● **SET EXERCISE**
Filter the entries, keeping every line with the word "picture".

>> START DATA ENTRIES

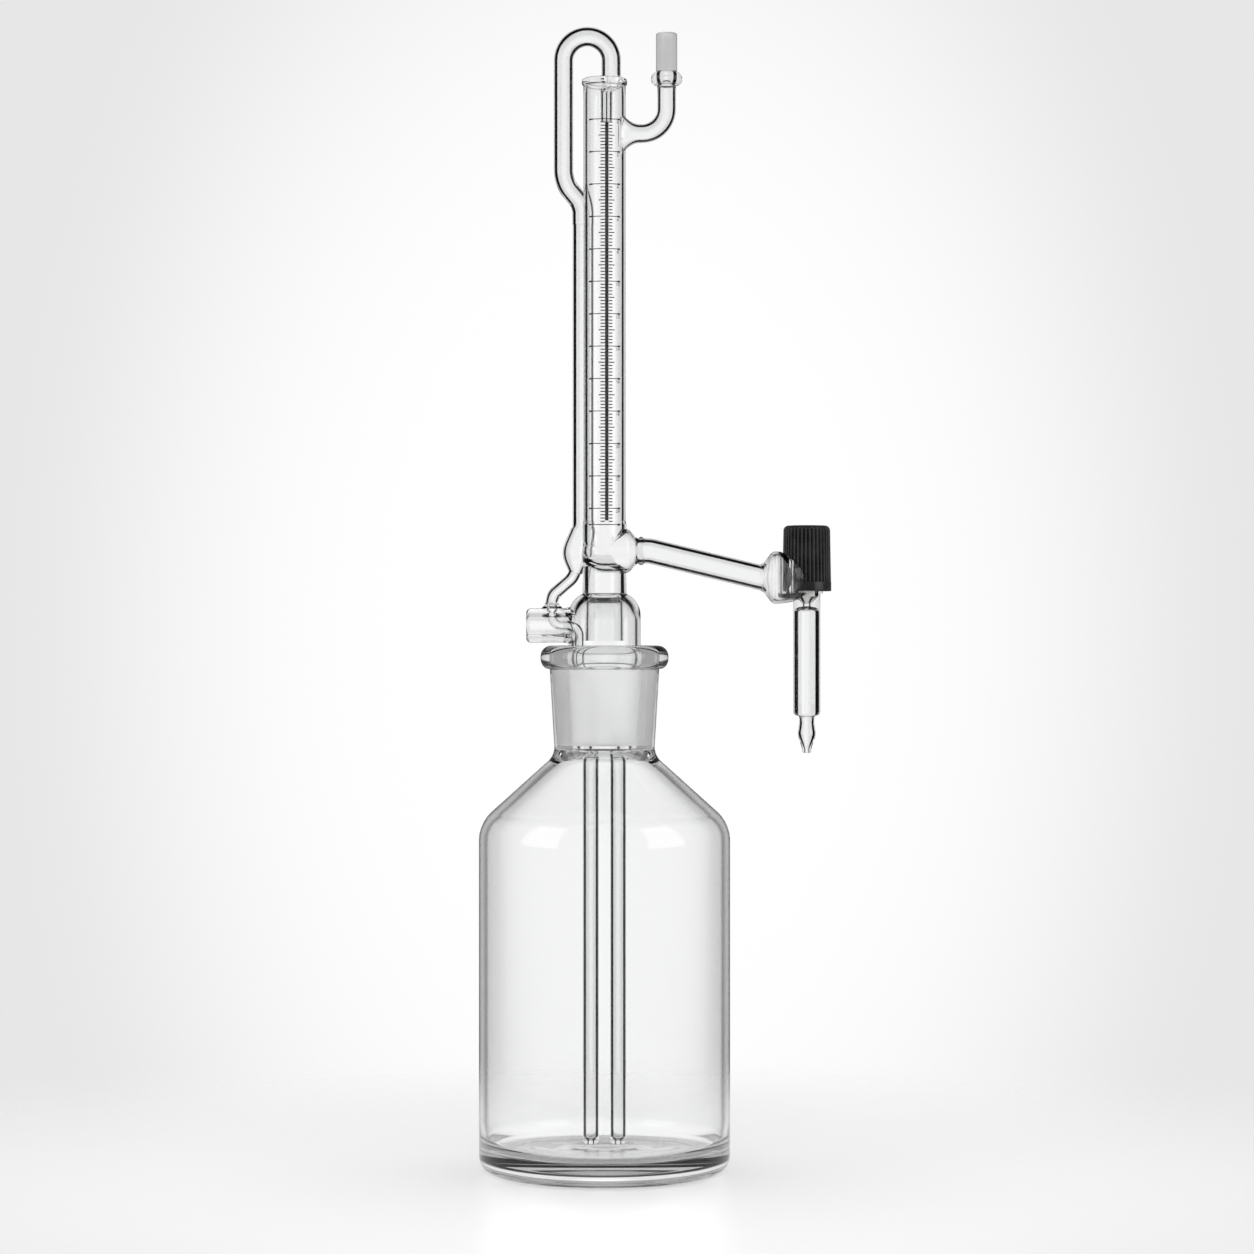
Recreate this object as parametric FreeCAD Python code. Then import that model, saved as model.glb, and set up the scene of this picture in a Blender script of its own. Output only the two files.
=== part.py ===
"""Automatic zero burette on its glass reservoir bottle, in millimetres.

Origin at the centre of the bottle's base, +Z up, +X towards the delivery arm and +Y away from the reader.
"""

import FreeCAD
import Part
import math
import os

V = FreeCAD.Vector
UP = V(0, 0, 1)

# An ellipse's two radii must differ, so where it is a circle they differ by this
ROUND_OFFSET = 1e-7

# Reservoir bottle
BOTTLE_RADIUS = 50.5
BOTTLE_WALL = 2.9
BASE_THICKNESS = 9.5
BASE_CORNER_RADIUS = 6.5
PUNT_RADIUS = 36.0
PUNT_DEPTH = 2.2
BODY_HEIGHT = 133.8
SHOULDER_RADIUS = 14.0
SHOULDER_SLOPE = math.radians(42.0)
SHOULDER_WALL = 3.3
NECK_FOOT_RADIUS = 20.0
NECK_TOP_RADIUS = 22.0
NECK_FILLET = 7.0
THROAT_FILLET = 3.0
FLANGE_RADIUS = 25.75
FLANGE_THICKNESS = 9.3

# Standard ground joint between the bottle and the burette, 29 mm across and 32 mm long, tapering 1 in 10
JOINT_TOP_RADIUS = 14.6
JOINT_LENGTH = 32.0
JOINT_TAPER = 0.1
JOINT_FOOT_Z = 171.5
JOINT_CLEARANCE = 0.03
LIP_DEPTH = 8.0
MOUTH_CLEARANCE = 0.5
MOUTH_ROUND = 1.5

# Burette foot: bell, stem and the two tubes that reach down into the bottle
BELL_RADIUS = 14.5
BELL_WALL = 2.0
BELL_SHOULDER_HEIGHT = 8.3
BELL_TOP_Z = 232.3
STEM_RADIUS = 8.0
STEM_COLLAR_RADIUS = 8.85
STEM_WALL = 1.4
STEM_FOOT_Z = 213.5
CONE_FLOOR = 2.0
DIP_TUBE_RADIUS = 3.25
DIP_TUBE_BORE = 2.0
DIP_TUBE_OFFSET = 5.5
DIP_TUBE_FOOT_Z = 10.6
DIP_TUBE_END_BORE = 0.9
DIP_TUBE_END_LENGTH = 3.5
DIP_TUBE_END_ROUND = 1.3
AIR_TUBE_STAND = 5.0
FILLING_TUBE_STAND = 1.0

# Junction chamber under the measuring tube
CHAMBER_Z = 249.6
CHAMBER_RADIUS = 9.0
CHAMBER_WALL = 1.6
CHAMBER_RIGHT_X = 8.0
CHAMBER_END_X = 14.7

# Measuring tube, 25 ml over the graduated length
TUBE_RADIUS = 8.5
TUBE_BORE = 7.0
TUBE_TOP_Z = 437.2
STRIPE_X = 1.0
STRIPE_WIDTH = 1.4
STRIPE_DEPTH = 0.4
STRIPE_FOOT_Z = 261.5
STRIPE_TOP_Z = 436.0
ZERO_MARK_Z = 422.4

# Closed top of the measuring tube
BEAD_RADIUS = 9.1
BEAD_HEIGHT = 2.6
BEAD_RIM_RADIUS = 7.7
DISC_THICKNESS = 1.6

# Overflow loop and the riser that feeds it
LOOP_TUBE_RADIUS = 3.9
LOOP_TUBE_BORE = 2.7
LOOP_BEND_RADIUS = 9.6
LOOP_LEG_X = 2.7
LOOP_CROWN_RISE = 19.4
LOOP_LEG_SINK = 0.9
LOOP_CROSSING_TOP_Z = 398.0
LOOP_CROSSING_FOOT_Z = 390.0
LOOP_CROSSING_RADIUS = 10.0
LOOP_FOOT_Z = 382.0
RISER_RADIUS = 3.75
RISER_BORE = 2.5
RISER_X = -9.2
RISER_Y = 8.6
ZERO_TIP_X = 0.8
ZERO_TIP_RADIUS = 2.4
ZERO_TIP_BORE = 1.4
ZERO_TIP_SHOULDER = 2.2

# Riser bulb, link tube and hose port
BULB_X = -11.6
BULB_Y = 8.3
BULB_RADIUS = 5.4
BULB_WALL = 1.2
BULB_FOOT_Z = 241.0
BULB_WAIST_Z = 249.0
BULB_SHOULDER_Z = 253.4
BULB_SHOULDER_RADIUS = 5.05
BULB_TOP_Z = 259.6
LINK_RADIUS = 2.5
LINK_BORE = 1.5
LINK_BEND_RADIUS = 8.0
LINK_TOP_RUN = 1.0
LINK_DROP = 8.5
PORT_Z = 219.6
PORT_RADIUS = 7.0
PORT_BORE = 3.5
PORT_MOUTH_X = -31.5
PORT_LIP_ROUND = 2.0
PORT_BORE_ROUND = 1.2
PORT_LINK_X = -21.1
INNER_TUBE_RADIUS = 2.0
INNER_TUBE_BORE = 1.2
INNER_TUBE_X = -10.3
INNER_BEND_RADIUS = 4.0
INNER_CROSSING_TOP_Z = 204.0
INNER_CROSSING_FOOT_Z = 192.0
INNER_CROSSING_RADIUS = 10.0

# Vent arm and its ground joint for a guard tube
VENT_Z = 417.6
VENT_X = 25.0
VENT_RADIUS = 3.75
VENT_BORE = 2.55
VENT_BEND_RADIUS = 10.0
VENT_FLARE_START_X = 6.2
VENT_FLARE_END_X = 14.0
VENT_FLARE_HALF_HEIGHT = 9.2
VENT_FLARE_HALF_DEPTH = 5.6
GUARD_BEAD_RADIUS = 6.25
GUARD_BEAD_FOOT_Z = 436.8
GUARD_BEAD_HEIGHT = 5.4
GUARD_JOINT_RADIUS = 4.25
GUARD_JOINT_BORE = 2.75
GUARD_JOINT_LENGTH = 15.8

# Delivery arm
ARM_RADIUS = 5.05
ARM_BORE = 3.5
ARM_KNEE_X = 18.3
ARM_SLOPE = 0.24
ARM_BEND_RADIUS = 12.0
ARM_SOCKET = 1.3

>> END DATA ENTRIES
>> START DATA ENTRIES

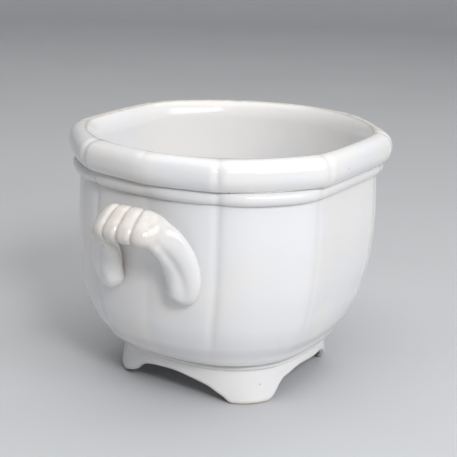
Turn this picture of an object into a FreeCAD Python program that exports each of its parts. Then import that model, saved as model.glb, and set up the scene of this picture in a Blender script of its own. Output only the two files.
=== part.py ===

>> END DATA ENTRIES

● **SOLUTION**
Recreate this object as parametric FreeCAD Python code. Then import that model, saved as model.glb, and set up the scene of this picture in a Blender script of its own. Output only the two files.
Turn this picture of an object into a FreeCAD Python program that exports each of its parts. Then import that model, saved as model.glb, and set up the scene of this picture in a Blender script of its own. Output only the two files.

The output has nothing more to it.